Stored items
● ● ● ●

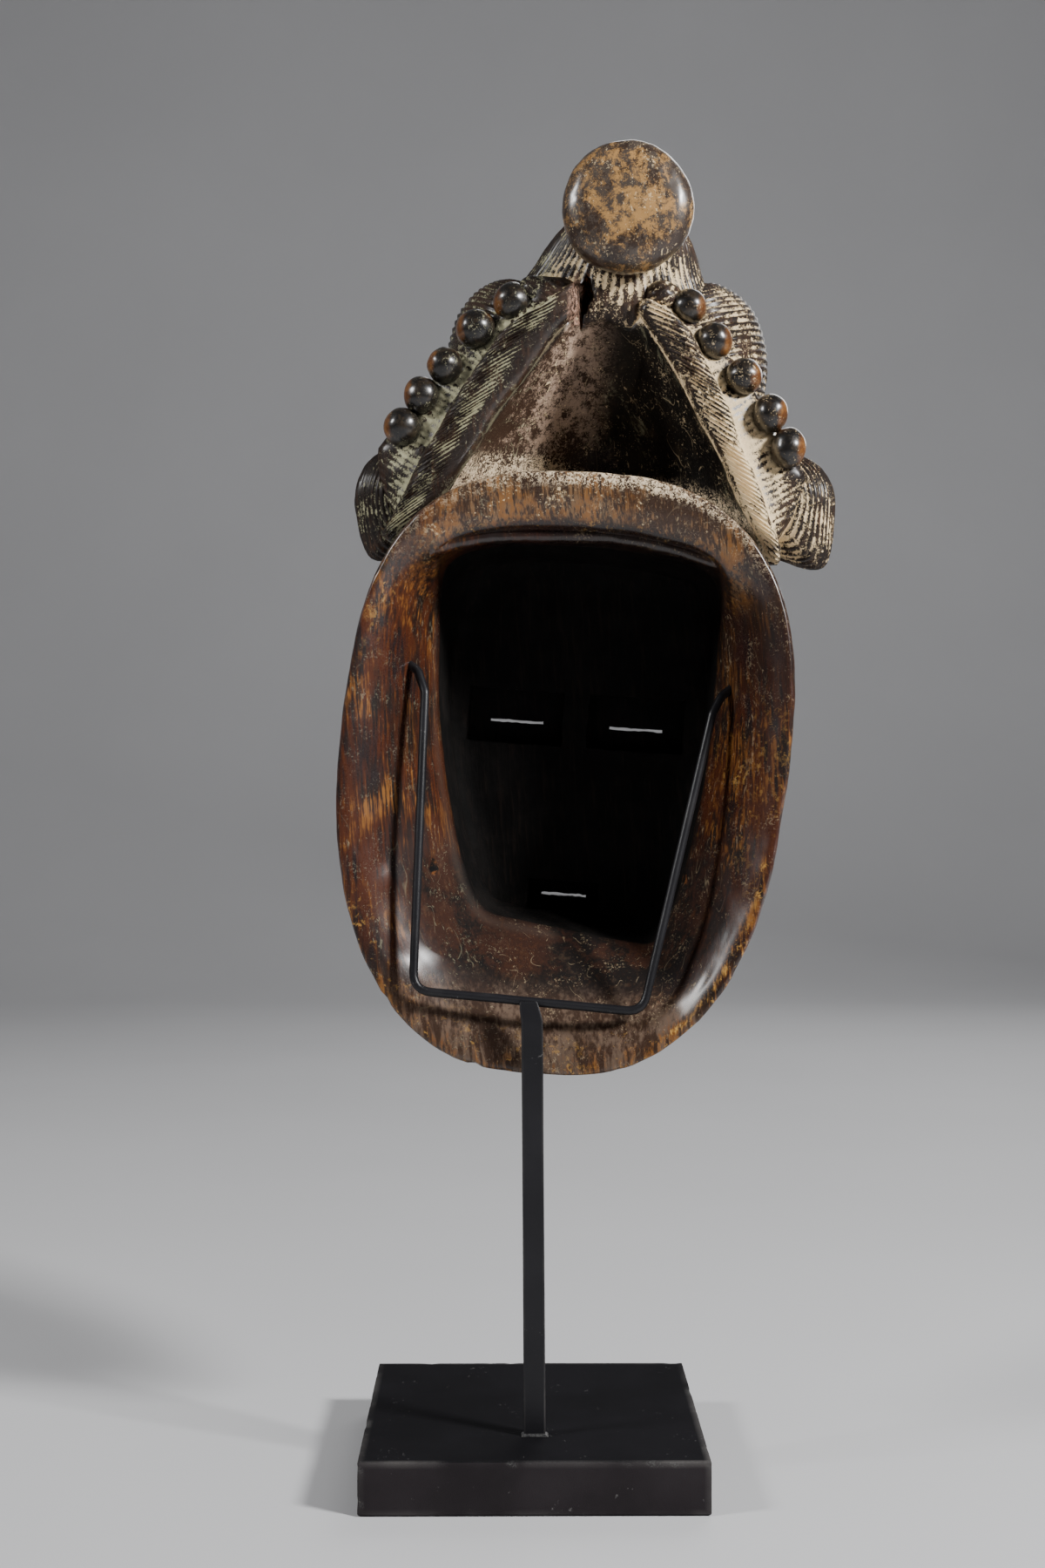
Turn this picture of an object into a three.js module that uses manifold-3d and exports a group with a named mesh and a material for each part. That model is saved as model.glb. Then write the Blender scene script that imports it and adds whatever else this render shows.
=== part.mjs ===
// A carved wooden mask with a lobed, striated headdress, held by its back on a small black metal stand.
// Millimetres. x runs right seen from behind the mask, y runs towards the carved face, z runs up.
// The origin is the centre of the plinth's underside.
import * as THREE from "three";
import { mergeVertices } from "three/addons/utils/BufferGeometryUtils.js";
import Module from "manifold-3d";

const wasm = await Module();
wasm.setup();

const degrees = Math.PI / 180;

// The stand
const plinth = { side: 150, height: 22.5, edge: 0.8 };
const bar = {
  width: 9.5,
  thickness: 3.2,
  chamfer: 0.4,
  backY: -40.4,
  footX: 0.5,
  beadSpread: 1.2,
  beadHeight: 1.2,
  bendX: -0.7,
  bendZ: 205,
  tipX: -2.2,
  tipY: -38.1,
  tipZ: 213.5,
  tipWidth: 7.9,
};
const wire = { radius: 2, sides: 8, corner: 9, bend: 5, grip: 9, slack: 0.35 };
const wireBottomY = -33.5;

// The mask's own frame: its origin is the middle of the rim, its x-z plane holds the rim
const maskPlace = new THREE.Vector3(14.8, -34, 328.5);
const maskRoll = 4.2 * degrees;
const maskYaw = -4 * degrees;

// The rim round the open back, seen from behind
const rim = { halfWidth: 100, top: 119.6, bottom: 149.6, topPower: 2.7, bottomPower: 2.5 };
const rimLean = { shift: -1.3, slope: 0.016 };
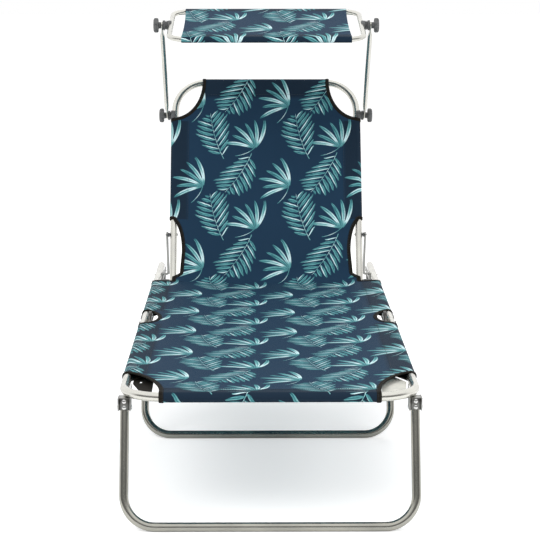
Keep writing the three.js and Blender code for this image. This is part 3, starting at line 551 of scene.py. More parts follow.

● ● ● ●

Using the material above, print every entry exactly as written.

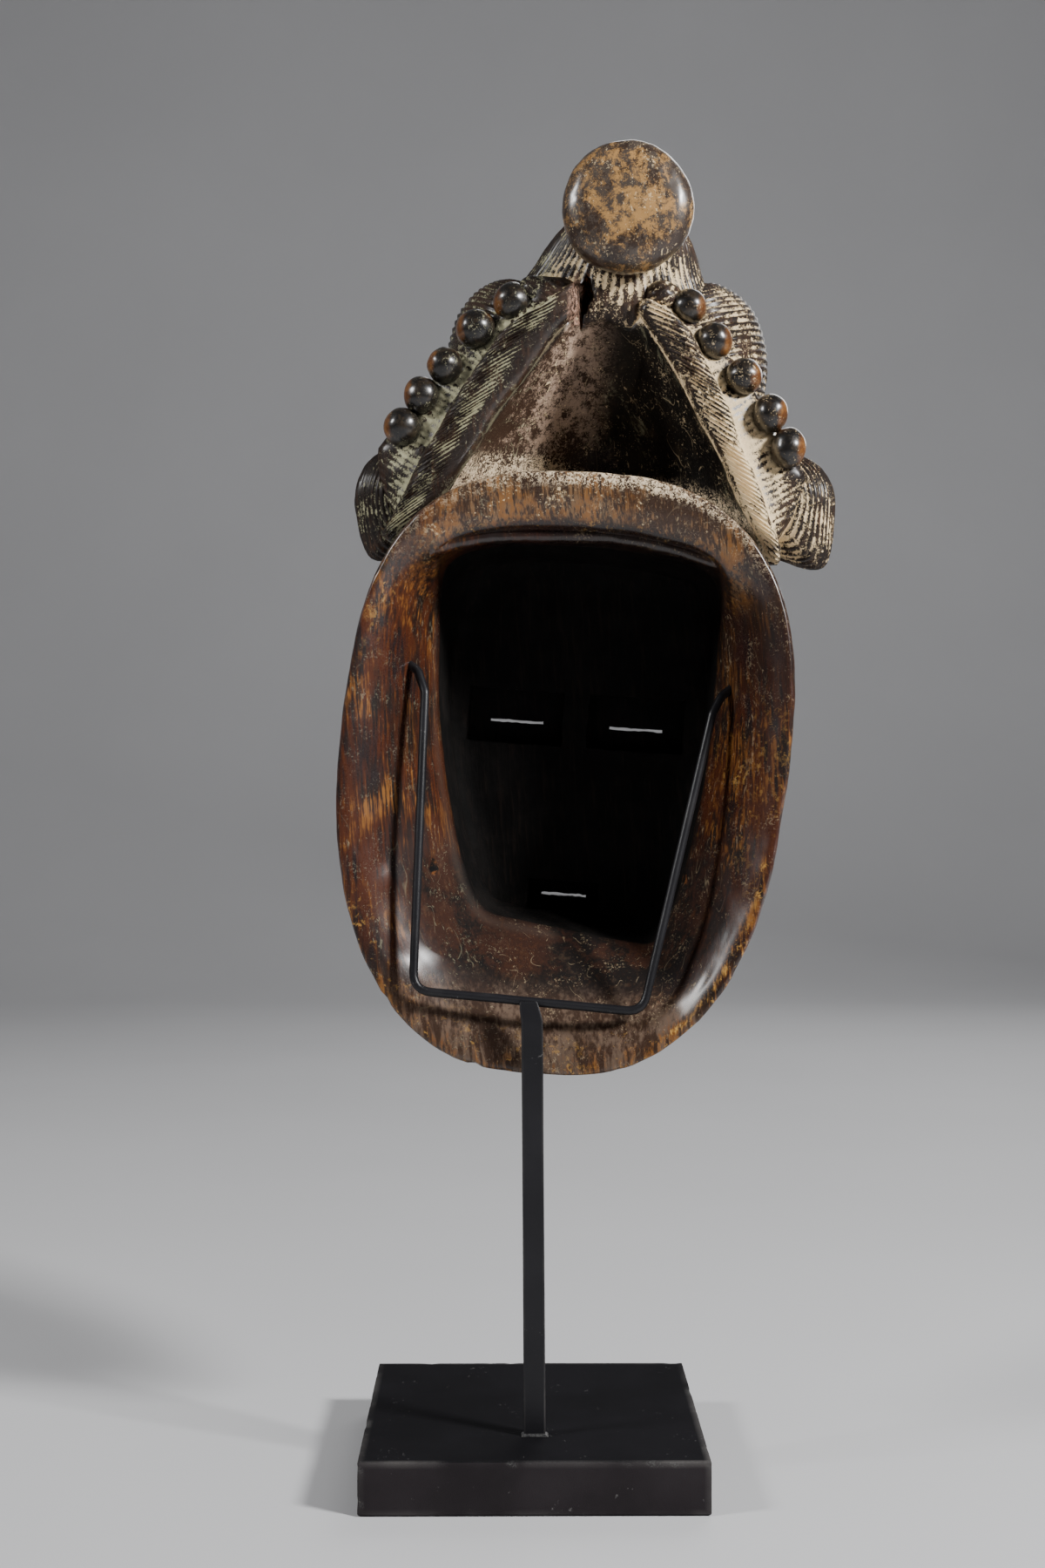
Turn this picture of an object into a three.js module that uses manifold-3d and exports a group with a named mesh and a material for each part. That model is saved as model.glb. Then write the Blender scene script that imports it and adds whatever else this render shows.
=== part.mjs ===
// A carved wooden mask with a lobed, striated headdress, held by its back on a small black metal stand.
// Millimetres. x runs right seen from behind the mask, y runs towards the carved face, z runs up.
// The origin is the centre of the plinth's underside.
import * as THREE from "three";
import { mergeVertices } from "three/addons/utils/BufferGeometryUtils.js";
import Module from "manifold-3d";

const wasm = await Module();
wasm.setup();

const degrees = Math.PI / 180;

// The stand
const plinth = { side: 150, height: 22.5, edge: 0.8 };
const bar = {
  width: 9.5,
  thickness: 3.2,
  chamfer: 0.4,
  backY: -40.4,
  footX: 0.5,
  beadSpread: 1.2,
  beadHeight: 1.2,
  bendX: -0.7,
  bendZ: 205,
  tipX: -2.2,
  tipY: -38.1,
  tipZ: 213.5,
  tipWidth: 7.9,
};
const wire = { radius: 2, sides: 8, corner: 9, bend: 5, grip: 9, slack: 0.35 };
const wireBottomY = -33.5;

// The mask's own frame: its origin is the middle of the rim, its x-z plane holds the rim
const maskPlace = new THREE.Vector3(14.8, -34, 328.5);
const maskRoll = 4.2 * degrees;
const maskYaw = -4 * degrees;

// The rim round the open back, seen from behind
const rim = { halfWidth: 100, top: 119.6, bottom: 149.6, topPower: 2.7, bottomPower: 2.5 };
const rimLean = { shift: -1.3, slope: 0.016 };
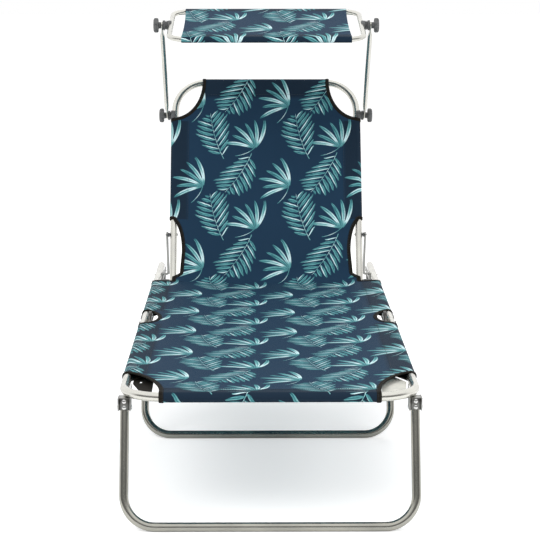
Keep writing the three.js and Blender code for this image. This is part 3, starting at line 551 of scene.py. More parts follow.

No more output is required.